***** Material
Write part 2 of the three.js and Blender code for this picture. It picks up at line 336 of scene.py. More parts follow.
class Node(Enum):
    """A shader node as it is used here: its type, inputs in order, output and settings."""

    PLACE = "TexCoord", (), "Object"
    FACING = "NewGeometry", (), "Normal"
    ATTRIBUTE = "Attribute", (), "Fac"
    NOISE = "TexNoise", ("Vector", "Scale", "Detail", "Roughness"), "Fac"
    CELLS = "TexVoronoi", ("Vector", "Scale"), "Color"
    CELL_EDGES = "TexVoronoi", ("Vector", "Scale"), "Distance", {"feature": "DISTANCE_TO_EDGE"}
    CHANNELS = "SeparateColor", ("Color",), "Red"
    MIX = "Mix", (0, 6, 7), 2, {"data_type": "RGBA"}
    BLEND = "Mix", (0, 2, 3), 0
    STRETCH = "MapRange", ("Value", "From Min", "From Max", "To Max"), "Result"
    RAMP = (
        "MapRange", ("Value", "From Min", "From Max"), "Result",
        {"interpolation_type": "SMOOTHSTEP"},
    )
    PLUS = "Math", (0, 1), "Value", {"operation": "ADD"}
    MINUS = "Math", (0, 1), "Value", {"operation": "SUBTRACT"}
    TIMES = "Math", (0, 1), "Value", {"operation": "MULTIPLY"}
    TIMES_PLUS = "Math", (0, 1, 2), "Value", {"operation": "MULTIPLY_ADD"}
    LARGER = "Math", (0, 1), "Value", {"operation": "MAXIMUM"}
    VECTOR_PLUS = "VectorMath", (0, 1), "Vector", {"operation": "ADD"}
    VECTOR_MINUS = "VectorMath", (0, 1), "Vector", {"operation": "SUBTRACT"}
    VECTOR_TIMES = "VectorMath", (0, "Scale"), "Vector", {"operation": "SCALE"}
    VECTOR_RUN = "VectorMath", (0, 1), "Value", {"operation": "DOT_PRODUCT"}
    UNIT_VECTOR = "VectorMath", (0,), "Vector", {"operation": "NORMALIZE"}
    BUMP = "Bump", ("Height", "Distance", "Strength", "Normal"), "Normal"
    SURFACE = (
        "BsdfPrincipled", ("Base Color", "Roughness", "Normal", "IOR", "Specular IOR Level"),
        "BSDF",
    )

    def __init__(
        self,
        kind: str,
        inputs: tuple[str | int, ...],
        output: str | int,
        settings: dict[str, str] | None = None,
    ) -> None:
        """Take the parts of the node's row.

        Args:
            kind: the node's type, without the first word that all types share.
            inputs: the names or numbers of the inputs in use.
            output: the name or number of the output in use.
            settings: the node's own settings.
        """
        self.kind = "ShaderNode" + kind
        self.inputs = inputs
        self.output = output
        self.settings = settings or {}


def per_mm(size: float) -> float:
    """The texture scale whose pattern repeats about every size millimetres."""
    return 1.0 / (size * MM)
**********
* Written exercise
Each line from the start of the listing above through the line containing "shader node as" should be copied exactly, please, with no other lines added.

* Complete answer
Write part 2 of the three.js and Blender code for this picture. It picks up at line 336 of scene.py. More parts follow.
class Node(Enum):
    """A shader node as it is used here: its type, inputs in order, output and settings."""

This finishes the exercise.